Two days after summoning closer Joaquin Benoit — and not Coke — to face Boston’s clutch slugger, Leyland turned to his left-handed specialist to face Ortiz in Tuesday’s eighth inning.
Coke got Ortiz to ground out to second with one out and the bases empty. It was the only hitter he faced in his first appearance of the playoffs.
Earlier, Leyland made no apologies for using Benoit against Ortiz late in Game 2, and no one was asking for one. Benoit held left-handed batters to a .194 average during the regular season.
But Ortiz’s game-tying grand slam made for compelling talk-radio fodder. If Leyland is not going to use Phil Coke against the lefty Ortiz, why was the southpaw back on the playoff roster?
Ortiz is now 2 for 19 all-time against Coke, who missed the division series with a sore elbow.
Leyland said he wanted to use Coke “in not such a huge pressure situation after being away for so long.

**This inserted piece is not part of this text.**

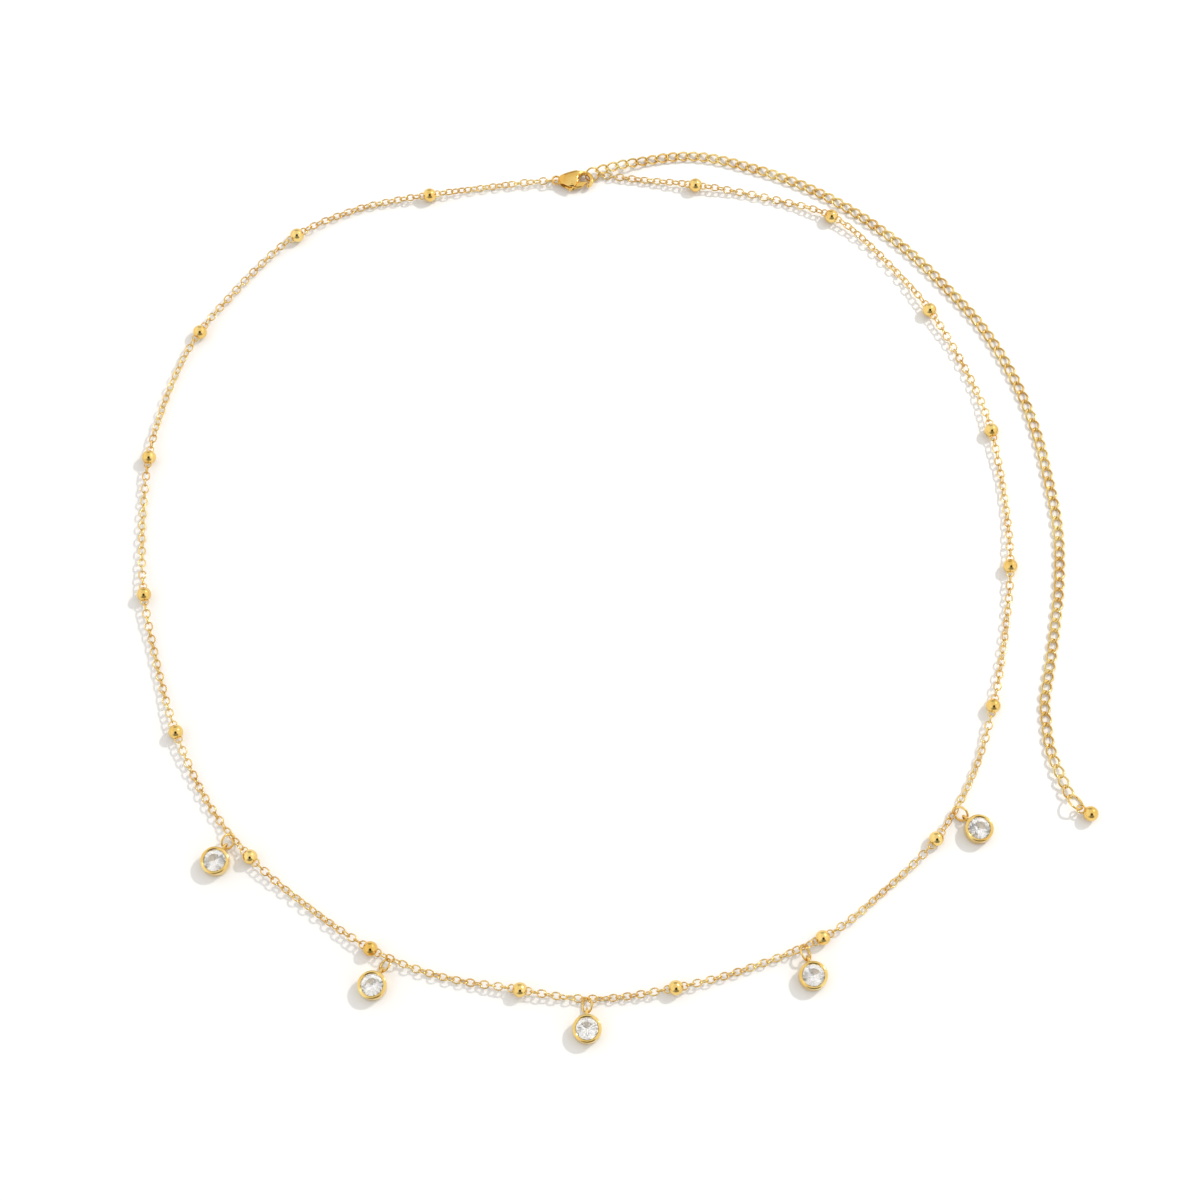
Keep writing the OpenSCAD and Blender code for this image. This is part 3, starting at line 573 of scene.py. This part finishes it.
TIP_SHARE = 0.03  # what is left of a section at the very end of a cast arm


def rounded(angles, squareness):
    """Cosine and sine of a superellipse: powers below 1 square a circle off."""
    c, s = np.cos(angles), np.sin(angles)
    return np.sign(c) * np.abs(c) ** squareness, np.sign(s) * np.abs(s) ** squareness


def cast_arm(stations, squareness, ends):
    """Solid with rounded sections along a run. Each station gives the plan place of one edge, of
    the other edge, the height of the middle and the half height. A section is a superellipse from
    edge to edge, and shrinks like a quarter circle over the end lengths of the run."""
    v = smooth_curve(stations, np.linspace(0, len(stations) - 1, CLASP_STEPS))
    one, other, middle, half_height = v[:, 0:2], v[:, 2:4], v[:, 4], v[:, 5]
    centre, across = (one + other) / 2, (one - other) / 2
    run = np.concatenate([[0], np.cumsum(np.hypot(*np.diff(centre, axis=0).T))])
    near = np.clip(np.minimum(run / ends[0], (run[-1] - run) / ends[1]), 0, 1)
    shrink = TIP_SHARE + (1 - TIP_SHARE) * np.sqrt(1 - (1 - near) ** 2)
    wide, high = rounded(2 * np.pi * np.arange(SECTION_POINTS) / SECTION_POINTS, squareness)
    plan = centre[:, None] + across[:, None] * (shrink[:, None] * wide)[..., None]
    heights = middle[:, None] + (half_height * shrink)[:, None] * high
    points = np.concatenate([plan, heights[..., None]], -1).reshape(-1, 3)
    faces = grid_faces(CLASP_STEPS, SECTION_POINTS, close_rows=False).tolist()
    return points, faces + end_faces(len(points), SECTION_POINTS)


def cast_eye(centre, bore_r, outer_r, thickness):
    """Flat eye with rounded edges: a superellipse section carried round an upright axis."""
    a = 2 * np.pi * np.arange(EYE_SEGMENTS) / EYE_SEGMENTS
    section = 2 * np.pi * np.arange(EYE_SECTION_POINTS) / EYE_SECTION_POINTS
    wide, high = rounded(section, EYE_SQUARENESS)
    r = (outer_r + bore_r) / 2 + (outer_r - bore_r) / 2 * wide
    points = np.stack([np.cos(a)[:, None] * r, np.sin(a)[:, None] * r,
                       np.repeat(thickness / 2 * high[None], EYE_SEGMENTS, 0)], -1)
    faces = grid_faces(EYE_SEGMENTS, EYE_SECTION_POINTS)[:, ::-1]
    return points.reshape(-1, 3) + centre, faces


def hook_stations(first, last, count):
    """Stations of the hook's arc, both edges at their radii about the hook's middle."""
    a = np.radians(np.linspace(first, last, count))
    c, s = np.cos(a), np.sin(a)
    return np.stack([HOOK_OUTER_R * c, HOOK_OUTER_R * s, HOOK_INNER_R * c, HOOK_INNER_R * s,
                     0 * a, 0 * a + HOOK_T / 2], -1).tolist()


spine = cast_arm([
    (-7.0, 0.9, -7.0, -0.9, 0, 0.3), (-6.2, 1.15, -6.2, -1.15, 0, 0.55),
    (-5.2, 1.5, -5.0, -0.6, 0, 1.0), (-3.4, 2.1, -3.4, 0.3, 0, 1.35),
    (-1.4, 2.52, -1.55, 0.75, 0, 1.3), (-0.3, 2.58, -0.3, 1.5, 0, 0.9)]
    + hook_stations(first=78, last=-72, count=9), squareness=0.9, ends=(0.5, 0.6))
cheek_half = (CLASP_T - SLOT_T) / 4 - 0.02  # the curve through the stations swells by 0.02
cheek_z = SLOT_T / 2 + cheek_half
cheeks = [cast_arm([
    (-6.6, 1.0, -6.6, -1.0, side * 0.45, 0.25), (-5.2, 1.48, -5.2, -1.75, side * 0.9, 0.42),
    (-3.5, 2.06, -3.7, -2.45, side * cheek_z, cheek_half),
    (-1.9, 2.42, -2.45, -2.25, side * cheek_z, cheek_half),
    (-0.95, 1.9, -1.68, -0.9, side * 0.92, 0.38)], squareness=0.9, ends=(0.5, 0.5))
    for side in (-1, 1)]
dome = np.radians(np.linspace(0, 90, 6))
rivet_r = np.append(RIVET_R, RIVET_FLAT_R + (RIVET_R - RIVET_FLAT_R) * np.cos(dome))
rivet_z = np.append(RIVET_FOOT_Z, RIVET_SHOULDER_Z + RIVET_DOME * np.sin(dome))
rivet_points, rivet_faces = turned(PIVOT, np.column_stack([rivet_r, rivet_z]), RIVET_SEGMENTS,
                                   hollow=False)
clasp_parts = [spine, *cheeks, cast_eye(TAIL_BORE, TAIL_BORE_R, TAIL_EYE_R, TAIL_EYE_T),
               (rivet_points, rivet_faces),
               (rivet_points * [1, 1, -1], [face[::-1] for face in rivet_faces])]
clasp_gold = plated_gold("plated_gold_clasp", "#F2D283", "#DFAF55", 0.07)
make_piece("lobster_clasp_body", [(points + CLASP_AT, faces) for points, faces in clasp_parts],
           clasp_gold, "chain", "clasp_body")

# Clasp lever: a small cast gate on the riveted pin. Its thumb tab stands out of the slot and its
# arm closes the hook's mouth; a spring in the slot, which can't be seen, holds it there.
LEVER_T = 0.9
lever_arm = cast_arm([
    (-4.15, -3.1, -3.72, -3.4, 0, 0.3), (-3.98, -2.5, -3.25, -2.95, 0, 0.4),
    (-3.9, -1.7, -2.7, -2.3, 0, LEVER_T / 2), (-3.65, -0.95, -2.0, -2.36, 0, LEVER_T / 2),
    (-2.7, -0.62, -1.5, -2.4, 0, LEVER_T / 2), (-1.7, -0.52, -0.9, -2.3, 0, LEVER_T / 2),
    (-0.9, -0.47, -0.3, -2.0, 0, LEVER_T / 2), (-0.3, -0.44, 0.12, -1.55, 0, LEVER_T / 2),
    (0.3, -0.42, 0.5, -1.2, 0, 0.42), (0.95, -0.58, 0.9, -1.0, 0, 0.38)],
    squareness=0.7, ends=(0.35, 0.3))
make_piece("lobster_clasp_lever", [(lever_arm[0] + CLASP_AT, lever_arm[1])], clasp_gold,
           "lever", "clasp_lever")

# Rings at the clasp: the tail's ring carries the chain's start; the hooked ring carries its end
# and the extender. Both are jump rings like the drops', of slightly thinner wire.
CLASP_RING_CUT = 150
for name, ring in (("clasp_tail_ring", TAIL_RING), ("clasp_hook_ring", HOOK_RING)):
    make_piece(name + "_wire", [jump_ring(box_centre(name), CLASP_RING_CUT, **ring)], ring_gold,
               "chain", name)

# Extender: a curb chain of round wire links, each twisted a quarter turn between its ends, so
# that at every overlap one strand crosses over the next link's.
EXTENDER_ROUTE = [
    (12, 116), (24, 116.7), (37, 113.5), (50, 108.5), (63, 101), (76, 90.5), (87, 78.5),
    (96.5, 66), (103.5, 52), (108, 38), (110.5, 24), (112, 10.5), (111.5, -2.5),
    (109.5, -16), (107.5, -26.5), (106, -34), (106, -40), (106.5, -46), (108, -51.5),
    (110, -57)]
CURB_COUNT = 91
CURB_LENGTH = 3.95
CURB_WIDTH = 3.0
CURB_WIRE = 0.48
CURB_WIRE_SEEN = 0.57  # drawn a little thicker inwards, as the photograph shows it
CURB_TWIST = 90
CURB_PLAY = 0.22
CURB_NARROWER = 0.93
CURB_STAND = 0.72
CURB_POINTS = 24
CURB_SIDES = 6
HOOK_FAN_HIGH = 16
END_LINK_Z = 1.4

curb_bow = (CURB_LENGTH - CURB_WIRE) / 2
curb_z = CURB_STAND * CURB_WIDTH / 2 * math.sin(math.radians(CURB_TWIST / 2))
high_spot = ring_point(box_centre("clasp_hook_ring"), fan=HOOK_FAN_HIGH, **HOOK_RING)
first_curb = beyond(high_spot, EXTENDER_ROUTE[0], curb_bow, HOOK_RING["wire"], CURB_WIRE, CURB_PLAY)
extender = smooth_route([first_curb[:2]] + EXTENDER_ROUTE)
extender_span = extender[0][-1]


def extender_height(s):
    """Height of the extender's middle line at distances s along its route."""
    return (curb_z + (first_curb[2] - curb_z) * settle(s)
            + (END_LINK_Z - curb_z) * settle(extender_span - s))


def curb_shape():
    """Centre line of a curb link: an ellipse whose cross direction turns with the cosine of its
    angle, from an eighth of a turn one way at one end to an eighth the other way."""
    a = 2 * np.pi * np.arange(CURB_POINTS) / CURB_POINTS
    twist = math.radians(CURB_TWIST / 2) * np.cos(a)
    half_length = (CURB_LENGTH - CURB_WIRE_SEEN) / 2
    half_width = CURB_NARROWER * (CURB_WIDTH - CURB_WIRE_SEEN) / 2
    return np.stack([half_length * np.cos(a), half_width * np.sin(a) * np.cos(twist),
                     half_width * np.sin(a) * np.sin(twist)], -1)


s = np.linspace(0, extender_span, CURB_COUNT)
centres = place_links(curb_shape(), extender, extender_height, s, 0 * s)
curb_gold = plated_gold("plated_gold_extender", "#F2D992", "#E3BB6B", 0.09)
make_piece("curb_links", [wire_round(centres, CURB_WIRE_SEEN, CURB_SIDES)], curb_gold,
           "chain", "extender_chain")

# End of the extender: a larger jump ring, and a polished ball whose soldered eye hangs on it.
END_RING = {"outer_d": 4.8, "wire": 0.55, "lean": 50, "side": -1}
END_RING_CUT = 120
END_TURN = 22
END_BALL_R = 1.85
END_BALL_TURN = 20
END_EYE_WIRE = 0.42
END_EYE_R = 1.0
END_EYE_OUT = 0.7
END_EYE_SIDES = 12

end_turn = math.degrees(route_heading(extender, extender_span)) + END_TURN
end_ring = jump_ring(box_centre("extender_ring"), END_RING_CUT, turn=end_turn, **END_RING)
make_piece("end_jump_ring", [end_ring], ring_gold, "chain", "extender_ring")
out = level(end_turn + END_BALL_TURN)
# The ball touches the sides of its CAD box that lie away from the ring
low, high = (np.array(corner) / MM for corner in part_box("extender_ball"))
ball_at = np.where(out > 0, high - END_BALL_R, low + END_BALL_R)
ball_at[2] = END_BALL_R
end_eye = eye_line(ball_at - (END_BALL_R + END_EYE_OUT) * out, END_EYE_R, out, np.cross(UP, out))
parts = [ball_surface(ball_at, END_BALL_R), wire_round(end_eye, END_EYE_WIRE, END_EYE_SIDES)]
make_piece("end_ball", parts, ball_gold, "chain", "extender_ball")

# Surface and light, in metres: the chain lies on a plain white table in a tent of white cloth,
# with the dim room between its parts. A small lamp on the right throws the short shadows, and
# polished gold shows the camera's dark opening as black.
TABLE_SIZE = 20.0
LAMP_HEIGHT = math.radians(43)
LAMP_TURN = math.radians(37)
LAMP_AWAY = 1.6
LAMP_SIZE = 0.035
LAMP_POWER = 11.3
TENT_ROOM = 0.55
# Way to a part's middle, the angles from it within which the part is whole and beyond which it
# has faded out, and its brightness. Where parts meet, the later one covers the earlier.
TENT_PARTS = [
    ((1, 0.2, 0.5), 50, 62, 1.15),  # cloth on the right
    ((-1, 0.1, 0.5), 45, 58, 1.15),  # cloth on the left
    ((0, 0.25, 1), 28, 45, 1.0),  # cloth overhead
    ((0.2, -1, 0.45), 24, 34, 0.3),  # the open front
    ((0, 0, -1), 94, 99, 0.95),  # cloth round the foot
    ((0.08, -0.42, 0.9), 16, 21, 0.03)]  # the camera's opening

table_mesh = bpy.data.meshes.new("white_table")
half = TABLE_SIZE / 2
table_mesh.from_pydata([(-half, -half, 0), (half, -half, 0), (half, half, 0), (-half, half, 0)], [],
                       [(0, 1, 2, 3)])
table = bpy.data.objects.new("white_table", table_mesh)
bpy.context.collection.objects.link(table)
paper = bpy.data.materials.new("white_paper")
paper.use_nodes = True
paper_surface = paper.node_tree.nodes["Principled BSDF"]
paper_surface.inputs["Base Color"].default_value = linear("#F8F7F5")
paper_surface.inputs["Roughness"].default_value = 0.9
paper_surface.inputs["Specular IOR Level"].default_value = 0.0
table_mesh.materials.append(paper)

lamp_data = bpy.data.lights.new("low_lamp", "AREA")
lamp_data.shape = "DISK"
lamp_data.size = LAMP_SIZE
lamp_data.energy = LAMP_POWER
lamp = bpy.data.objects.new("low_lamp", lamp_data)
lamp_way = np.array([math.cos(LAMP_HEIGHT) * math.cos(LAMP_TURN),
                     math.cos(LAMP_HEIGHT) * math.sin(LAMP_TURN), math.sin(LAMP_HEIGHT)])
lamp.location = lamp_way * LAMP_AWAY
lamp.rotation_euler = (math.pi / 2 - LAMP_HEIGHT, 0, LAMP_TURN + math.pi / 2)
bpy.context.collection.objects.link(lamp)

world = bpy.data.worlds.new("white_tent")
bpy.context.scene.world = world
world.use_nodes = True
world.node_tree.nodes.clear()
way = add_node(world, "ShaderNodeTexCoord").outputs["Generated"]


def zone(direction, inner, outer):
    """1 where the way looks within an inner angle of a direction, 0 beyond an outer one."""
    dot = add_node(world, "ShaderNodeVectorMath", {0: way}, operation="DOT_PRODUCT")
    dot.inputs[1].default_value = np.array(direction) / np.linalg.norm(direction)
    fade = add_node(world, "ShaderNodeMapRange", {"Value": dot.outputs["Value"]},
                    interpolation_type="SMOOTHSTEP", From_Min=math.cos(math.radians(outer)),
                    From_Max=math.cos(math.radians(inner)))
    return fade.outputs["Result"]


below = {}
for direction, inner, outer, brightness in TENT_PARTS:
    layer = add_node(world, "ShaderNodeMapRange", {"Value": zone(direction, inner, outer), **below},
                     To_Min=TENT_ROOM, To_Max=brightness)
    below = {"To Min": layer.outputs["Result"]}
glow = layer.outputs["Result"]
grey = add_node(world, "ShaderNodeCombineColor", {"Red": glow, "Green": glow, "Blue": glow})
background = add_node(world, "ShaderNodeBackground", {"Color": grey.outputs["Color"]}, Strength=1.0)
add_node(world, "ShaderNodeOutputWorld", {"Surface": background.outputs["Background"]})
bpy.context.scene.view_settings.view_transform = "Standard"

Benoit is our guy against righties and lefties,” he said. “That’s just the way it is.”
EXTRA INNINGS: The game was delayed 17 minutes in the second inning after a nearby substation failure caused a power outage at Comerica Park. Power was restored immediately, but the lights took about 15 minutes to power back to full strength. ... Motown legends The Four Tops performed the national anthem. ... Tickets for potential World Series games at Comerica Park will go on sale at noon today online at tigers.com or by phone at 866-66-TIGER. Fans may purchase up to four tickets for any one game. If the Tigers advance, they would host Games 1 and 2 on Oct. 23 and 24, and if necessary Games 6 and 7 on Oct. 30 and 31. ...The Tigers’ pitching staff’s 32 strikeouts in back-to-back games in Games 1 and 2 set a postseason record, surpassing the 31 by the 1996 Indians in Games 3 and 4 of the 1996 division series against the Orioles, who returned the favor in Games 3 and 4 of the 1997 ALCS. The Tigers hope history does not repeat itself. The Orioles won the series 3-1 in 1996 while the Indians won in six games in 1997.